An (intense) hypothetical debate question for Ben Carson, posed at SSC:
One of your most important achievements as a neurosurgeon was inventing the functional hemispherectomy, a treatment for epilepsy in which the epileptic hemisphere of the brain is severed from the healthy hemisphere and the body, allowing the healthy hemisphere to have full control of the body free from any epileptic interference. Children who get a functional hemispherectomy sufficiently early will be partly paralyzed on one side, but they will generally not have seizures, or will at least have less of them.
Standard hemispherectomies remove the epileptic hemisphere from the body, but that tended to cause hydrocephalus, so your technique left it intact but severed all of its sensory and motor connections, leaving it present but inert.
But an anonymous neuroscientist on Reddit expressed some concern that just as the functional hemisphere seems to develop full independent personhood after the split, so the epileptic hemisphere may do so as well. Obviously it remains impaired by the epilepsy, but it’s not seizing all the time, there will still be comparatively lucid intervals.

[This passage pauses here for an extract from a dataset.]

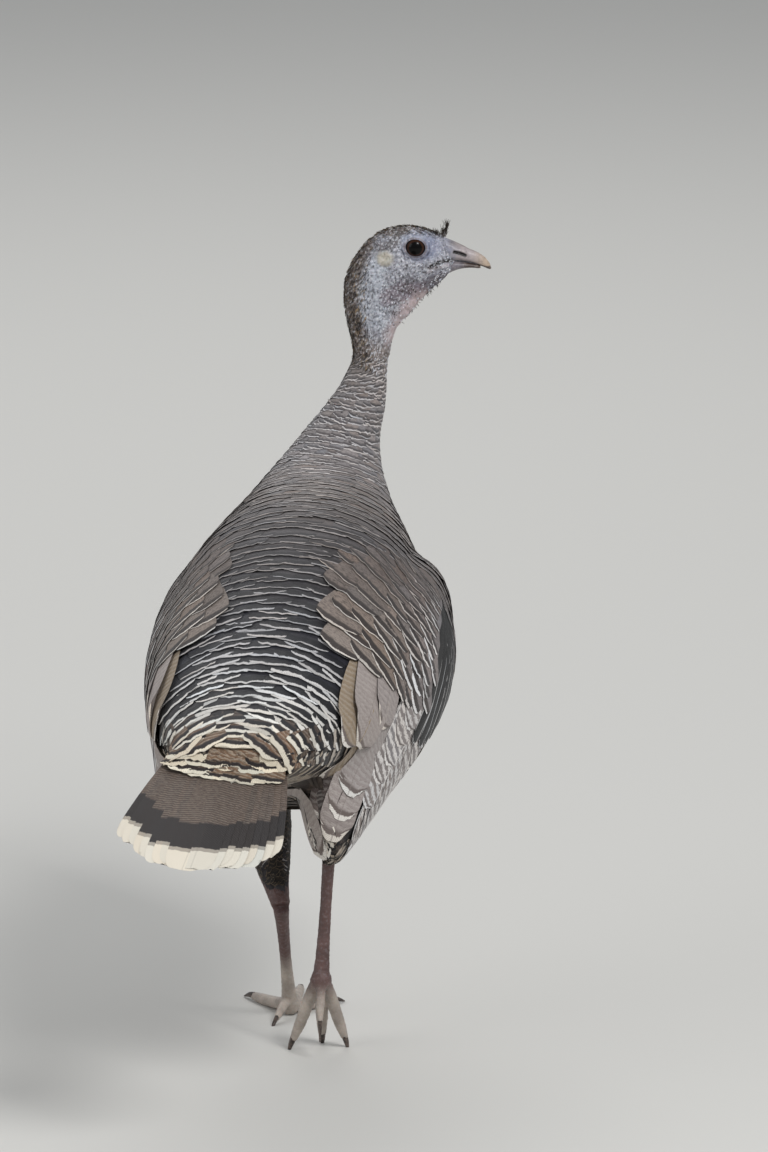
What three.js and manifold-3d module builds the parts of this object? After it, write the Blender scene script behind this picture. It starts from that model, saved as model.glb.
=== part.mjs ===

So my question for you is – what do you think happens to that person who is in an empty hemisphere, locked out of all sensory input and motor control? Do you think they’re conscious? Do you think they’re wondering what happened? Do you think they’re happy that the other half of them is living a happy normal life? Do they sit rapt in unconditioned contemplation of their own consciousness like an Aristotelian god? Or do they go mad with boredom, constantly desiring their own death but unable to effect it?
Also, a follow-up question. You solve paediatric epilepsy by severing all connections between right and left, declaring one unhealthy and leaving it to rot, and turning complete control over to the other. Given that you’re trying to become President, that has obvious kabbalistic implications. Do you stand behind those kabbalistic implications or not?